Fazit: Ein Winter der Entscheidung

Der Winter 2025 stellt die Ukraine und Europa vor existentielle Fragen. Die USA drängen auf einen Deal, der die Realitäten auf dem Schlachtfeld anerkennt – Realitäten, die durch das Zögern des Westens bei Waffenlieferungen erst geschaffen wurden. Russland fühlt sich militärisch im Aufwind und sieht wenig Grund für Kompromisse, solange es glaubt, seine Ziele mit Gewalt erreichen zu können.

Die Gefahr eines „Diktatfriedens“ ist real.

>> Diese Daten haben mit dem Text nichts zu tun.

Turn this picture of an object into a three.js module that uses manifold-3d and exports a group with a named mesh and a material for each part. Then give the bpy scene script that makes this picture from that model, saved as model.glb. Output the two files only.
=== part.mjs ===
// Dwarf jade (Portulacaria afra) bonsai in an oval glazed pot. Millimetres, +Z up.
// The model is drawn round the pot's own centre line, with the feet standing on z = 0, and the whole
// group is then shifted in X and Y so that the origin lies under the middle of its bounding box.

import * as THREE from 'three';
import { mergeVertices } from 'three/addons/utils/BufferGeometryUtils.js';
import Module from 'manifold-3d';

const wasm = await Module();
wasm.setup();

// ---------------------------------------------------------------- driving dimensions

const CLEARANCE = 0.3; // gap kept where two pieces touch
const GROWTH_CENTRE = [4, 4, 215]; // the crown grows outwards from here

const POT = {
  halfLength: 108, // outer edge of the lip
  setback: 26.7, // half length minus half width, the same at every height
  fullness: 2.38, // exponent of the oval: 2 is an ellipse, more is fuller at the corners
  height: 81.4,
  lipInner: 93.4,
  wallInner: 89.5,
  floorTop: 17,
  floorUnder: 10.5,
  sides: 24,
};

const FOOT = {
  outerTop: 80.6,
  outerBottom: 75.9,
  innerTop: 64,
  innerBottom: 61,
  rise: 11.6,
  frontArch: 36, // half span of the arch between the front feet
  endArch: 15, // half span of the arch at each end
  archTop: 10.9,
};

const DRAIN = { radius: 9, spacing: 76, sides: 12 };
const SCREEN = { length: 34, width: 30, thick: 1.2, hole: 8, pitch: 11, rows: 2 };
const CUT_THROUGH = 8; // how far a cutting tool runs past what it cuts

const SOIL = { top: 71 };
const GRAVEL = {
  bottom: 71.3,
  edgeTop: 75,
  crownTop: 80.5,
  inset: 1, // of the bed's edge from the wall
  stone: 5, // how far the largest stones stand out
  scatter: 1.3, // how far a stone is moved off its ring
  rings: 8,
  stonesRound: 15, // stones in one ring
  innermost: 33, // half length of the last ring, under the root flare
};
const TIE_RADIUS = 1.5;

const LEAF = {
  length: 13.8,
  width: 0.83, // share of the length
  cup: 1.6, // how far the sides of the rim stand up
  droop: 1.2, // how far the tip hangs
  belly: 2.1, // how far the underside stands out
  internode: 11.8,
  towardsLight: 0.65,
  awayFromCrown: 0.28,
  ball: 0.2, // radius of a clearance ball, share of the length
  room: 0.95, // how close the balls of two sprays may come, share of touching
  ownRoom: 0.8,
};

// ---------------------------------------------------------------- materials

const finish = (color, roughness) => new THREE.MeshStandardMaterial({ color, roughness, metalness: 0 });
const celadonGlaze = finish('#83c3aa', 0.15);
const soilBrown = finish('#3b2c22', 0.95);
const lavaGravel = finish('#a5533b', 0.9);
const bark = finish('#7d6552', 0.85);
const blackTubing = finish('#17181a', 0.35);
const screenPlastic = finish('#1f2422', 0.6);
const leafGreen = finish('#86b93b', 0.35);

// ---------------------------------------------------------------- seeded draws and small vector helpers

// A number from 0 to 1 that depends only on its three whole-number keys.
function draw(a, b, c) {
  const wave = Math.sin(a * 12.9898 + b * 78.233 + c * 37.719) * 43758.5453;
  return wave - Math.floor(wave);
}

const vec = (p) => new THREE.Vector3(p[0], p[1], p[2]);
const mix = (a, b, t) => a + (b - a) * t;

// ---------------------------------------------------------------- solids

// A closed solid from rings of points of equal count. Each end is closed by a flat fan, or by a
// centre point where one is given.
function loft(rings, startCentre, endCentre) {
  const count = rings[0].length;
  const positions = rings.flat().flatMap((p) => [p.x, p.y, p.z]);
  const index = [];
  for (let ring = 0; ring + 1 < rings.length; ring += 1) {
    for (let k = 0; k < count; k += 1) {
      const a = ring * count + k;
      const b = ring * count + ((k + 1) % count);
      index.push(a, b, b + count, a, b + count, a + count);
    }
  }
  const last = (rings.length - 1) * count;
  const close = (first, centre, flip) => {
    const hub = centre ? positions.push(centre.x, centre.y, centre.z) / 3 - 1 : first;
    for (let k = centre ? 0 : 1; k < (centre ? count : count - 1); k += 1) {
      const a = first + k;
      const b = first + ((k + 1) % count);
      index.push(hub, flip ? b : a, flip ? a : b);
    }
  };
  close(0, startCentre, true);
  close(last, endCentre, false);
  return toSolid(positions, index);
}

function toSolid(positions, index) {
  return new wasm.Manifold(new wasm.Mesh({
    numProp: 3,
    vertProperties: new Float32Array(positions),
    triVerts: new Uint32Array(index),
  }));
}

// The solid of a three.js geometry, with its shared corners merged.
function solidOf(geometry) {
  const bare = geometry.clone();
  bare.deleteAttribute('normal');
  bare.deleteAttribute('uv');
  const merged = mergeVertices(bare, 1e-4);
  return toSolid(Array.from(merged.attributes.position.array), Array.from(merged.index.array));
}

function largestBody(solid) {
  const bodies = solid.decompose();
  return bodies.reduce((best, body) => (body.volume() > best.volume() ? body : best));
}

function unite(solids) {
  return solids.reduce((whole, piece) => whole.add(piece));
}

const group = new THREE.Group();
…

Ein Abkommen, das der Ukraine Land raubt, ihr den NATO-Beitritt verwehrt und sie innenpolitisch durch Korruption und Frustration destabilisiert zurücklässt, wäre ein historisches Scheitern des Westens. Es würde signalisieren, dass Grenzen im 21. Jahrhundert wieder mit Gewalt verschoben werden können und dass Sicherheitsgarantien nur für diejenigen gelten, die sie sich selbst militärisch leisten können.

Europa steht vor der Wahl: Entweder es füllt das Sicherheitsvakuum, das die USA hinterlassen – finanziell, militärisch und politisch – oder es akzeptiert, dass seine Sicherheit künftig in Moskau und Mar-a-Lago verhandelt wird. Die Zeit der bequemen Abhängigkeit ist vorbei. Was folgt, ist die raue Luft der geopolitischen Einsamkeit. Die Ukraine zahlt bereits den Preis dafür. Der Rest Europas könnte der Nächste sein.